§ **Challenge**: How does the data below read from its first line through the line containing "return heading, side, unit(np.cross(side, heading))"? Print those lines exactly.

§ **Recorded data**:

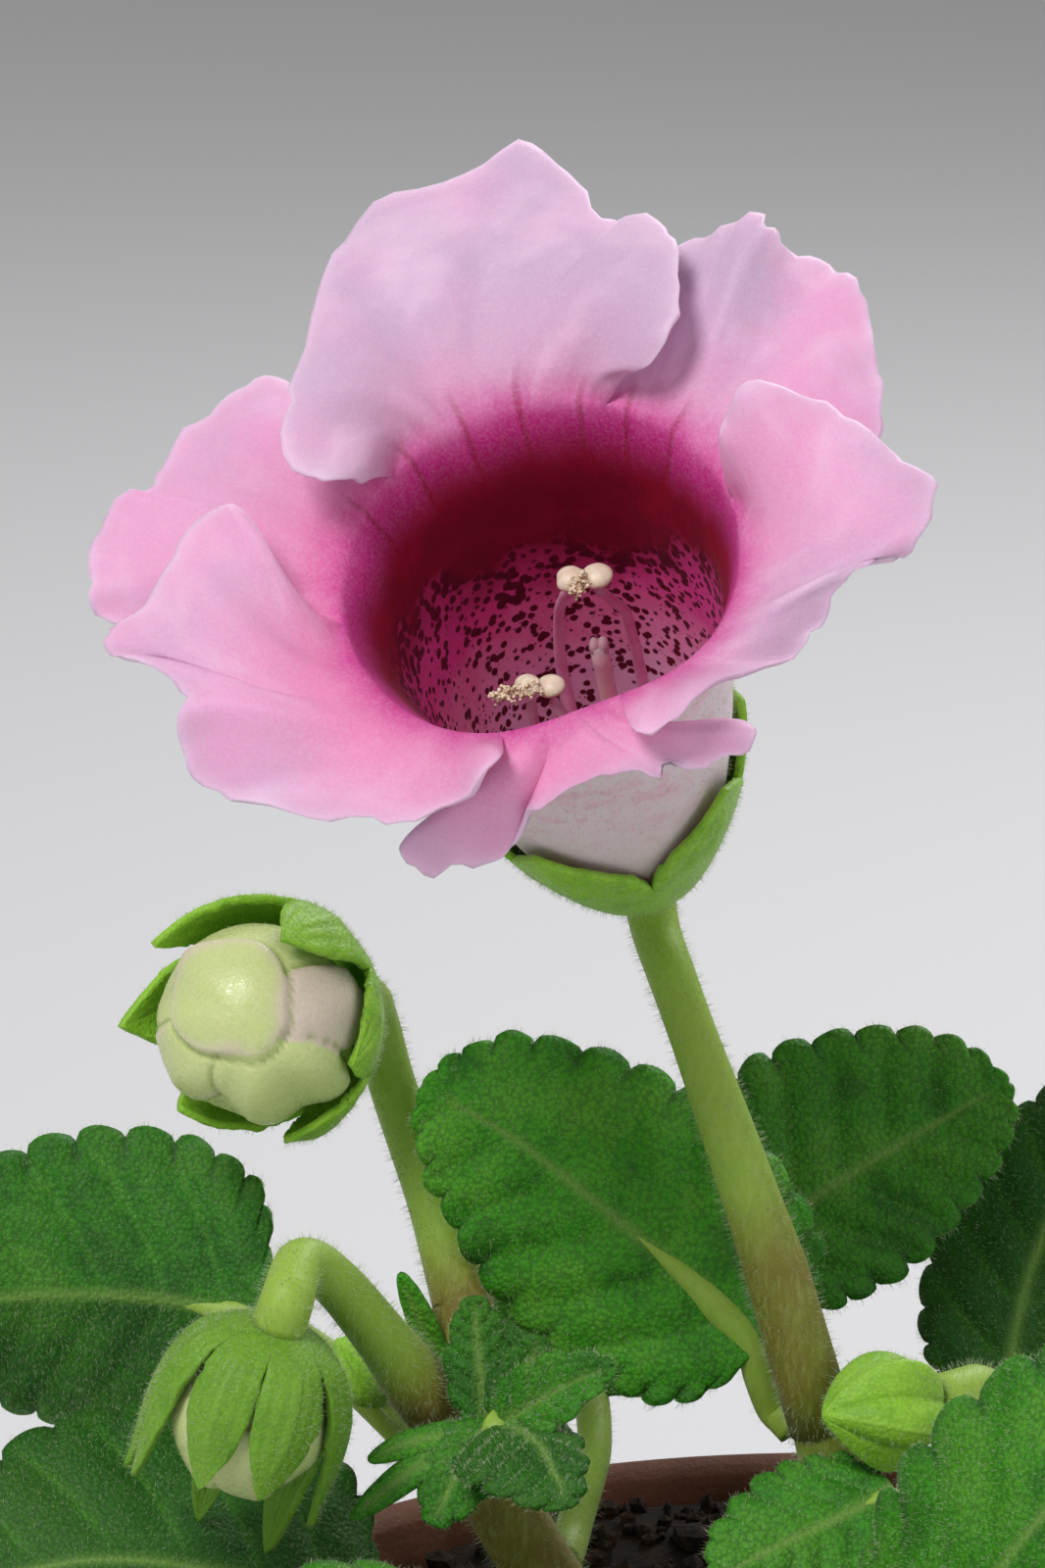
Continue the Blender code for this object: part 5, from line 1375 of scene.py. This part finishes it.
def blade_width(along):
    """Share of the full half-width at a fraction of the leaf's length."""
    inside = np.clip(along, 0, 1)
    return inside ** 0.30 * (1 - inside) ** 0.55 / 0.576


@dataclass
class Leaf:
    """A scalloped blade on a spine, with its own width, folds and curl on each side.

    Its petiole starts on a shoot at a height. Its painted shade darkens the whole blade of
    a leaf that lies in shade, and the quilt is the share of the full relief between its veins.
    """
    points: list
    facing: tuple
    right: float
    left: float
    teeth: int
    bite: float
    folds: tuple = (0, 0)
    curl: float = 0
    # painted shade of the whole blade, from 0 to 1
    painted_shade: float = 0
    quilt: float = 1
    shoot: list = None
    height: float = 0
    petiole: list = None

    def __post_init__(self):
        self.spine = Spine(self.points)
        self.facing = unit(np.array(self.facing, float))

    def axes(self, along):
        """Directions along the rib, across the blade and up from it."""
        heading = self.spine.heading(along)
        side = unit(np.cross(heading, self.facing))
        return heading, side, unit(np.cross(side, heading))

    def place(self, along, across, quilt, side_share, puff=0):
        """Points of the blade at fractions of its length and distances from its rib."""
        _, side, up = self.axes(along)
        width = np.where(across > 0, self.right, self.left)
        share = np.abs(across) / width
        fold = np.radians(np.where(across > 0, *self.folds))
        phase = VEINS * (np.clip(along, 0, 1) - 0.19 * share - 0.06 * share ** 2)
        swell = np.clip(5 * share * (1.1 - share), 0, 1)
        vein = hump(np.abs(phase % 1 - 0.5), 0.07) * swell * (1 - ease(side_share, 0.75, 1))
        bulge = np.cos(math.tau * phase) * swell
        cross = np.cos(math.tau * (5.5 * share + 0.5 * np.floor(phase + 0.5)))
        rib = hump(np.abs(across), blend(0.75, 0.28, np.clip(along, 0, 1)))
        rib = rib * (1 - ease(along, 0.86, 0.99))
        relief = quilt * (0.6 * bulge - 0.62 * vein + 0.2 * cross * swell - 0.5 * rib)
        relief += puff - 0.35 * side_share ** 8
        lift = np.abs(across) * np.sin(fold) + self.curl * width * share ** 2 + relief
        points = (self.spine.at(along) + side * (across * np.cos(fold))[:, None]
                  + up * lift[:, None])
        return points, rib, vein, bulge * swell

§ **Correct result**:
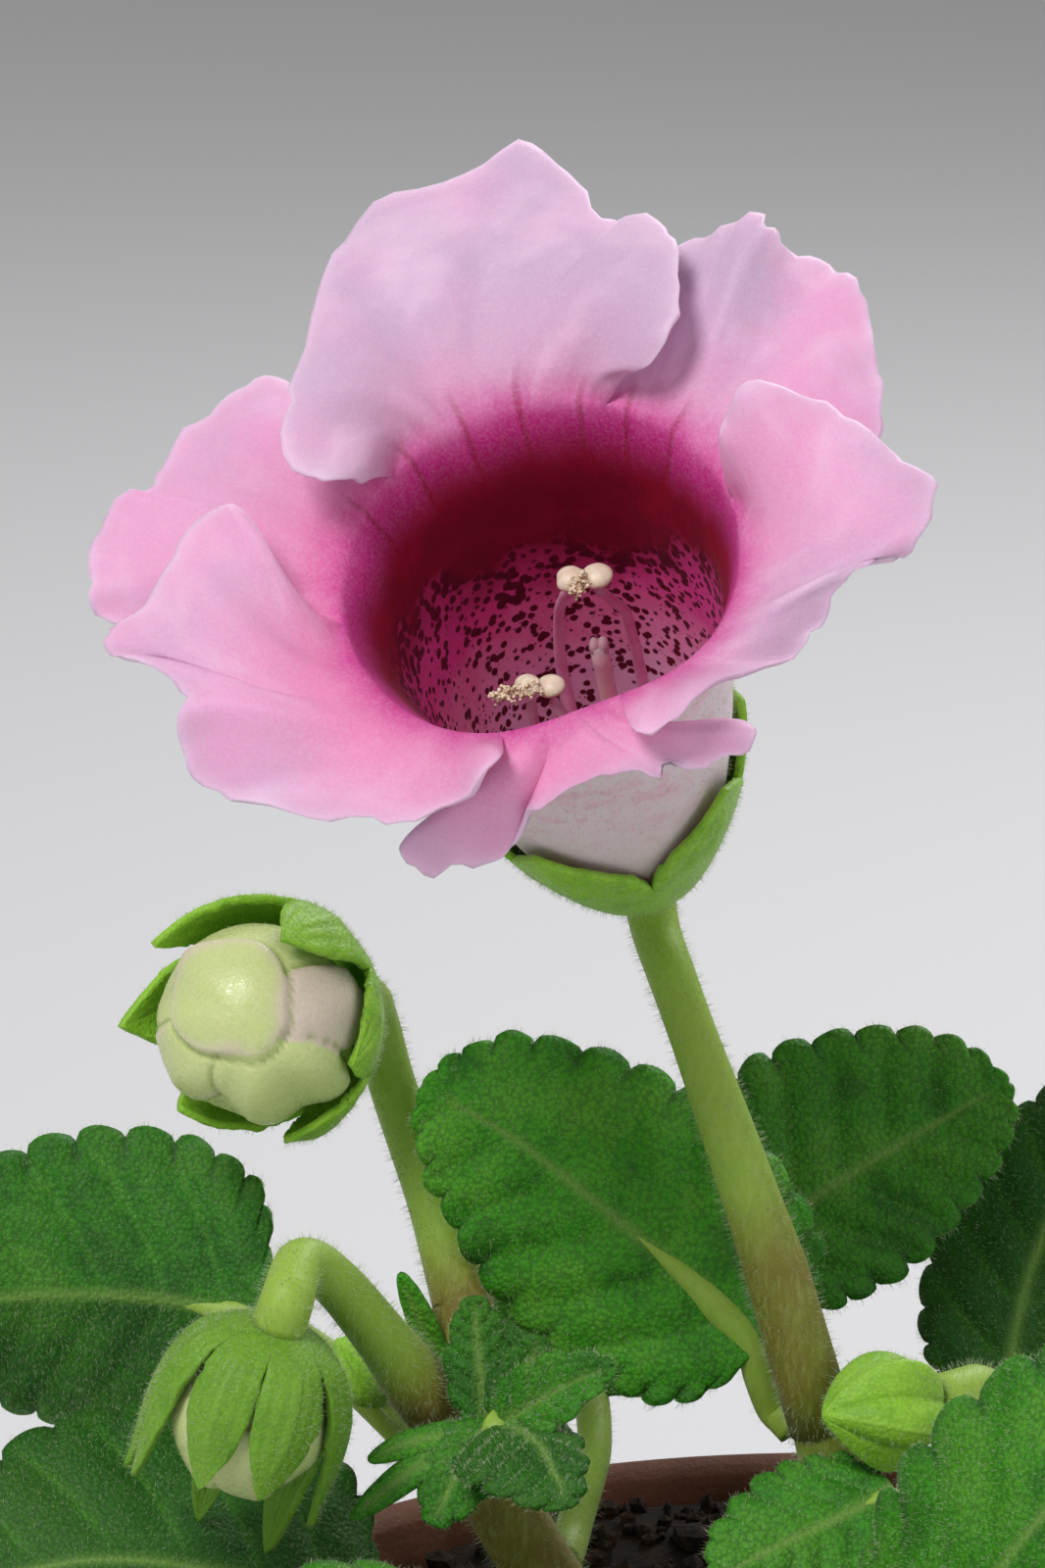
Continue the Blender code for this object: part 5, from line 1375 of scene.py. This part finishes it.
def blade_width(along):
    """Share of the full half-width at a fraction of the leaf's length."""
    inside = np.clip(along, 0, 1)
    return inside ** 0.30 * (1 - inside) ** 0.55 / 0.576


@dataclass
class Leaf:
    """A scalloped blade on a spine, with its own width, folds and curl on each side.

    Its petiole starts on a shoot at a height. Its painted shade darkens the whole blade of
    a leaf that lies in shade, and the quilt is the share of the full relief between its veins.
    """
    points: list
    facing: tuple
    right: float
    left: float
    teeth: int
    bite: float
    folds: tuple = (0, 0)
    curl: float = 0
    # painted shade of the whole blade, from 0 to 1
    painted_shade: float = 0
    quilt: float = 1
    shoot: list = None
    height: float = 0
    petiole: list = None

    def __post_init__(self):
        self.spine = Spine(self.points)
        self.facing = unit(np.array(self.facing, float))

    def axes(self, along):
        """Directions along the rib, across the blade and up from it."""
        heading = self.spine.heading(along)
        side = unit(np.cross(heading, self.facing))
        return heading, side, unit(np.cross(side, heading))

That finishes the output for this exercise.